##### Collected material

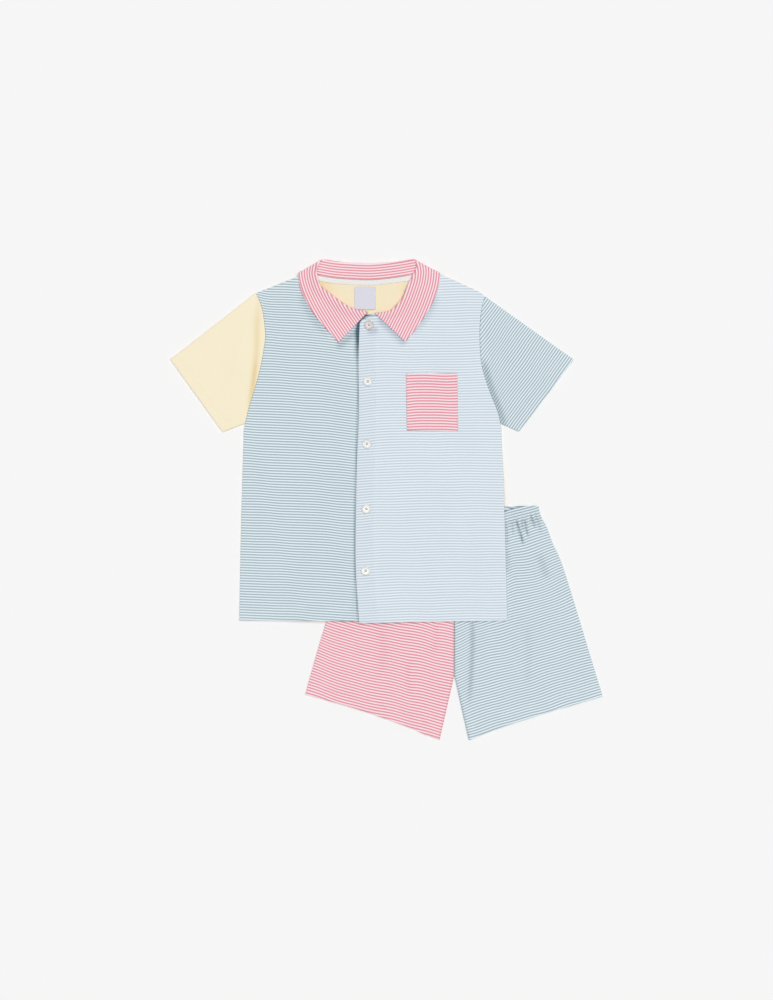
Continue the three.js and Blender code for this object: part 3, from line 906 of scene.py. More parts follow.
@dataclass(frozen=True)
class Shirt:
    """The body of the shirt: its edges in plan, from the hem upward or from left to right."""

    side_left: Line = Line([(-183.9, -150.4), (-181.5, -30), (-178.1, 88.6)])
    armhole_left: Line = Line([(-178.1, 88.6), (-171.1, 118), (-159.3, 157.5), (-151.8, 197), (-151.8, 215),
                               (-155.3, 239), (-162.8, 258.6)])
    side_right: Line = Line([(150.9, -150.5), (146.8, -6.3), (143.6, 88.6)])
    armhole_right: Line = Line([(143.6, 88.6), (139.1, 109.6), (128.3, 137.1), (118.8, 169.5), (116.4, 205),
                                (118.2, 235), (122.8, 253.8)])
    underlap: Line = Line([(-10, -151.4), (-10.5, 40), (-11.5, 233.6)])
    band_edge: Line = Line([(-34.1, -153.5), (-36.9, -115), (-38.8, -70.5), (-38.1, -3.6), (-36.9, 52.5),
                            (-34.7, 108), (-35.1, 175), (-33.5, 221)])
    band_top: Line = Line([(-33.5, 221), (-30.2, 224.8), (-24, 227.3), (-15.6, 229.9)])
    neck_corner_left: Point = (-94, 284.9)
    neck_corner_right: Point = (48.4, 286)
    side_rows: int = 88
    armhole_rows: int = 66
    shoulder_bow_right: tuple[Point, ...] = ((115.6, 260.2), (96, 269.0), (74, 278.3))
    shoulder_columns: int = 26
    neck_columns: int = 44
    rim: Rim = Rim()
    seam_reach: float = 5.0
    seam_drop: float = 0.42
    seam_rise: float = 0.3
    hem_depth: float = 17.0
    hem_step: float = 0.35
    hem_stitches: Point = (-2.5, 0.7)
    band_width: float = 22.5

    @property
    def rim_lines(self) -> int:
        """Return how many grid lines the rims at both ends of a row take."""
        return 2 * len(self.rim.turns)

    def side(self, side: Line, armhole: Line) -> np.ndarray:
        """Return the points of a side seam and the armhole above it."""
        low = side.at(self.rim.parts(self.side_rows, side.length(), end=False))
        high = armhole.at(self.rim.parts(self.armhole_rows, armhole.length(), start=False))
        return np.concatenate([low, high[1:]])

    def edge(self, line: Line) -> np.ndarray:
        """Return the points of an edge of a front, with as many rows as the side opposite it."""
        rows = len(self.rows_full()) - self.rim_lines
        return line.at(self.rim.parts(rows, line.length()))

    def rows_full(self) -> np.ndarray:
        """Return the share of full thickness on each row."""
        low = self.rim.fullness(self.side_rows, end=False)
        return np.concatenate([low, self.rim.fullness(self.armhole_rows, start=False)[1:]])

    def shoulder(self, armhole: Line, corner: Point, bow: Sequence[Point] = ()) -> np.ndarray:
        """Return the points of a shoulder seam, from the armhole to the neck, by way of the bow's points."""
        seam = Line([armhole.points[-1], *bow, corner])
        return seam.at(self.rim.parts(self.shoulder_columns, seam.length(), end=False))

    def panel(self, top: np.ndarray, left: np.ndarray,
              right: np.ndarray) -> tuple[Line, np.ndarray, np.ndarray]:
        """Lay out a panel between three of its edges and a straight hem.

        Args:
            top: The shoulder and neck, from left to right.
            left: The left edge, upward.
            right: The right edge, upward.

        Returns:
            The hem, the plan grid and the share of full thickness at each grid point.
        """
        hem = Line([tuple(left[0]), tuple(right[0])])
        columns = len(top) - self.rim_lines
        grid = fill(hem.at(self.rim.parts(columns, hem.length())), top, left, right)
        return hem, grid, np.outer(self.rows_full(), self.rim.fullness(columns))

    def hem_rows(self, hem: Line) -> list[Stitches]:
        """Return the two rows of stitches of a turned hem."""
        return [Stitches(hem.shifted(self.hem_depth + step)) for step in self.hem_stitches]


@dataclass(frozen=True)
class Section:
    """One section across the collar: neck seam, roll, outer edge, how far it lies in front, and its bend."""

    seam: Point
    roll: Point
    edge: Point
    front: float
    bend: float


COLLAR_LEFT = (
    Section((-23.6, 231.6), (-23.3, 234.5), (-60, 196.5), 1, 1.3),
    Section((-42.5, 233.8), (-40.5, 237.7), (-72, 209.8), 1, 1.7),
    Section((-57.5, 241.5), (-55, 245.6), (-84, 223.5), 1, 2),
    Section((-72.5, 252.4), (-69.5, 256.4), (-94.5, 238), 1, 2),
    Section((-87, 264.8), (-82.8, 267.5), (-103, 253), 1, 2),
    Section((-90.6, 275.5), (-86.3, 279), (-108.2, 266), 1, 2),
    Section((-91.5, 281.5), (-87.2, 288.5), (-109.4, 275.2), 1, 1.9),
    Section((-91.4, 285.4), (-83.2, 297), (-110.2, 281), 0.85, 1.7),
    Section((-90.2, 286.4), (-79.6, 299.3), (-109, 283.2), 0.45, 1.5),
    Section((-88, 285.2), (-74, 299.2), (-105.5, 283.2), 0.08, 1.4),
    Section((-83, 280.3), (-66, 298), (-94, 273), 0, 1.3),
    Section((-64.4, 277.2), (-53.4, 296.3), (-72, 266.5), 0, 1.3),
    Section((-42.6, 275.6), (-37, 295.2), (-46, 263), 0, 1.3),
)
COLLAR_BACK = (Section((-21, 274.9), (-20.6, 294.8), (-21, 262), 0, 1.3),)
COLLAR_RIGHT = (
    Section((-12.6, 229.9), (-14, 232.6), (23.1, 197.5), 1, 1.3),
    Section((7, 231.6), (4, 235.4), (34.5, 210.5), 1, 1.7),
    Section((17.8, 240.6), (13.7, 243.9), (45.5, 226), 1, 2),
    Section((25.6, 251.4), (20.8, 253.5), (54.6, 240.5), 1, 2),
    Section((30.6, 263.4), (25.6, 265.2), (60.8, 253.5), 1, 2),
    Section((35.8, 274.4), (31.2, 277.2), (65, 266.5), 1, 2),
    Section((41, 281.6), (36, 285.4), (66.6, 275), 1, 1.9),
    Section((44.2, 286.4), (37.6, 294), (67, 281.6), 0.85, 1.7),
    Section((44.4, 288.2), (35.6, 299.3), (64.4, 283.6), 0.45, 1.5),
    Section((42, 287.4), (29, 299.4), (59.8, 283.8), 0.08, 1.4),
    Section((36, 282.2), (20, 298.2), (50, 276), 0, 1.3),
    Section((18, 279), (8, 296.6), (27, 268), 0, 1.3),
    Section((-1, 276.4), (-6, 295.4), (3, 263.6), 0, 1.3),
)


def neck_point(section: Section, clearance: float = 0.25) -> Point:
    """Return the panels' edge at a section of the collar, just clear of its seam."""
    seam, roll = np.array(section.seam), np.array(section.roll)
    return tuple(seam + unit(seam - roll) * clearance)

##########

* **Given problem**:
Return the whole listing exactly.

* **Answer to this task**:
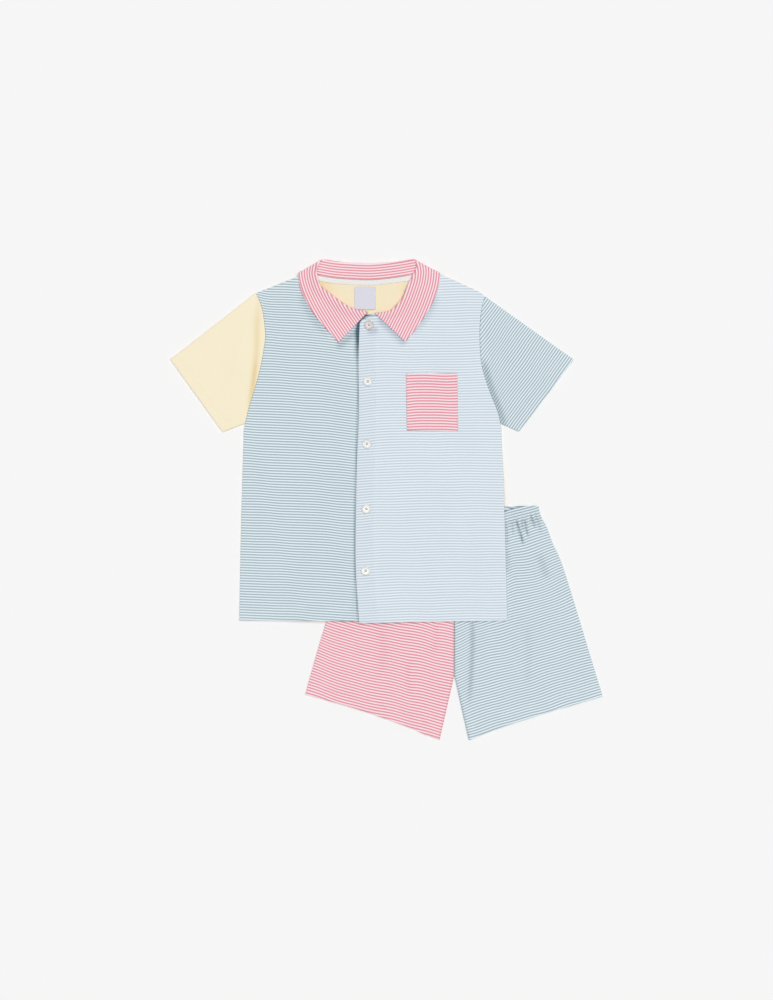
Continue the three.js and Blender code for this object: part 3, from line 906 of scene.py. More parts follow.
@dataclass(frozen=True)
class Shirt:
    """The body of the shirt: its edges in plan, from the hem upward or from left to right."""

    side_left: Line = Line([(-183.9, -150.4), (-181.5, -30), (-178.1, 88.6)])
    armhole_left: Line = Line([(-178.1, 88.6), (-171.1, 118), (-159.3, 157.5), (-151.8, 197), (-151.8, 215),
                               (-155.3, 239), (-162.8, 258.6)])
    side_right: Line = Line([(150.9, -150.5), (146.8, -6.3), (143.6, 88.6)])
    armhole_right: Line = Line([(143.6, 88.6), (139.1, 109.6), (128.3, 137.1), (118.8, 169.5), (116.4, 205),
                                (118.2, 235), (122.8, 253.8)])
    underlap: Line = Line([(-10, -151.4), (-10.5, 40), (-11.5, 233.6)])
    band_edge: Line = Line([(-34.1, -153.5), (-36.9, -115), (-38.8, -70.5), (-38.1, -3.6), (-36.9, 52.5),
                            (-34.7, 108), (-35.1, 175), (-33.5, 221)])
    band_top: Line = Line([(-33.5, 221), (-30.2, 224.8), (-24, 227.3), (-15.6, 229.9)])
    neck_corner_left: Point = (-94, 284.9)
    neck_corner_right: Point = (48.4, 286)
    side_rows: int = 88
    armhole_rows: int = 66
    shoulder_bow_right: tuple[Point, ...] = ((115.6, 260.2), (96, 269.0), (74, 278.3))
    shoulder_columns: int = 26
    neck_columns: int = 44
    rim: Rim = Rim()
    seam_reach: float = 5.0
    seam_drop: float = 0.42
    seam_rise: float = 0.3
    hem_depth: float = 17.0
    hem_step: float = 0.35
    hem_stitches: Point = (-2.5, 0.7)
    band_width: float = 22.5

    @property
    def rim_lines(self) -> int:
        """Return how many grid lines the rims at both ends of a row take."""
        return 2 * len(self.rim.turns)

    def side(self, side: Line, armhole: Line) -> np.ndarray:
        """Return the points of a side seam and the armhole above it."""
        low = side.at(self.rim.parts(self.side_rows, side.length(), end=False))
        high = armhole.at(self.rim.parts(self.armhole_rows, armhole.length(), start=False))
        return np.concatenate([low, high[1:]])

    def edge(self, line: Line) -> np.ndarray:
        """Return the points of an edge of a front, with as many rows as the side opposite it."""
        rows = len(self.rows_full()) - self.rim_lines
        return line.at(self.rim.parts(rows, line.length()))

    def rows_full(self) -> np.ndarray:
        """Return the share of full thickness on each row."""
        low = self.rim.fullness(self.side_rows, end=False)
        return np.concatenate([low, self.rim.fullness(self.armhole_rows, start=False)[1:]])

    def shoulder(self, armhole: Line, corner: Point, bow: Sequence[Point] = ()) -> np.ndarray:
        """Return the points of a shoulder seam, from the armhole to the neck, by way of the bow's points."""
        seam = Line([armhole.points[-1], *bow, corner])
        return seam.at(self.rim.parts(self.shoulder_columns, seam.length(), end=False))

    def panel(self, top: np.ndarray, left: np.ndarray,
              right: np.ndarray) -> tuple[Line, np.ndarray, np.ndarray]:
        """Lay out a panel between three of its edges and a straight hem.

        Args:
            top: The shoulder and neck, from left to right.
            left: The left edge, upward.
            right: The right edge, upward.

        Returns:
            The hem, the plan grid and the share of full thickness at each grid point.
        """
        hem = Line([tuple(left[0]), tuple(right[0])])
        columns = len(top) - self.rim_lines
        grid = fill(hem.at(self.rim.parts(columns, hem.length())), top, left, right)
        return hem, grid, np.outer(self.rows_full(), self.rim.fullness(columns))

    def hem_rows(self, hem: Line) -> list[Stitches]:
        """Return the two rows of stitches of a turned hem."""
        return [Stitches(hem.shifted(self.hem_depth + step)) for step in self.hem_stitches]


@dataclass(frozen=True)
class Section:
    """One section across the collar: neck seam, roll, outer edge, how far it lies in front, and its bend."""

    seam: Point
    roll: Point
    edge: Point
    front: float
    bend: float


COLLAR_LEFT = (
    Section((-23.6, 231.6), (-23.3, 234.5), (-60, 196.5), 1, 1.3),
    Section((-42.5, 233.8), (-40.5, 237.7), (-72, 209.8), 1, 1.7),
    Section((-57.5, 241.5), (-55, 245.6), (-84, 223.5), 1, 2),
    Section((-72.5, 252.4), (-69.5, 256.4), (-94.5, 238), 1, 2),
    Section((-87, 264.8), (-82.8, 267.5), (-103, 253), 1, 2),
    Section((-90.6, 275.5), (-86.3, 279), (-108.2, 266), 1, 2),
    Section((-91.5, 281.5), (-87.2, 288.5), (-109.4, 275.2), 1, 1.9),
    Section((-91.4, 285.4), (-83.2, 297), (-110.2, 281), 0.85, 1.7),
    Section((-90.2, 286.4), (-79.6, 299.3), (-109, 283.2), 0.45, 1.5),
    Section((-88, 285.2), (-74, 299.2), (-105.5, 283.2), 0.08, 1.4),
    Section((-83, 280.3), (-66, 298), (-94, 273), 0, 1.3),
    Section((-64.4, 277.2), (-53.4, 296.3), (-72, 266.5), 0, 1.3),
    Section((-42.6, 275.6), (-37, 295.2), (-46, 263), 0, 1.3),
)
COLLAR_BACK = (Section((-21, 274.9), (-20.6, 294.8), (-21, 262), 0, 1.3),)
COLLAR_RIGHT = (
    Section((-12.6, 229.9), (-14, 232.6), (23.1, 197.5), 1, 1.3),
    Section((7, 231.6), (4, 235.4), (34.5, 210.5), 1, 1.7),
    Section((17.8, 240.6), (13.7, 243.9), (45.5, 226), 1, 2),
    Section((25.6, 251.4), (20.8, 253.5), (54.6, 240.5), 1, 2),
    Section((30.6, 263.4), (25.6, 265.2), (60.8, 253.5), 1, 2),
    Section((35.8, 274.4), (31.2, 277.2), (65, 266.5), 1, 2),
    Section((41, 281.6), (36, 285.4), (66.6, 275), 1, 1.9),
    Section((44.2, 286.4), (37.6, 294), (67, 281.6), 0.85, 1.7),
    Section((44.4, 288.2), (35.6, 299.3), (64.4, 283.6), 0.45, 1.5),
    Section((42, 287.4), (29, 299.4), (59.8, 283.8), 0.08, 1.4),
    Section((36, 282.2), (20, 298.2), (50, 276), 0, 1.3),
    Section((18, 279), (8, 296.6), (27, 268), 0, 1.3),
    Section((-1, 276.4), (-6, 295.4), (3, 263.6), 0, 1.3),
)


def neck_point(section: Section, clearance: float = 0.25) -> Point:
    """Return the panels' edge at a section of the collar, just clear of its seam."""
    seam, roll = np.array(section.seam), np.array(section.roll)
    return tuple(seam + unit(seam - roll) * clearance)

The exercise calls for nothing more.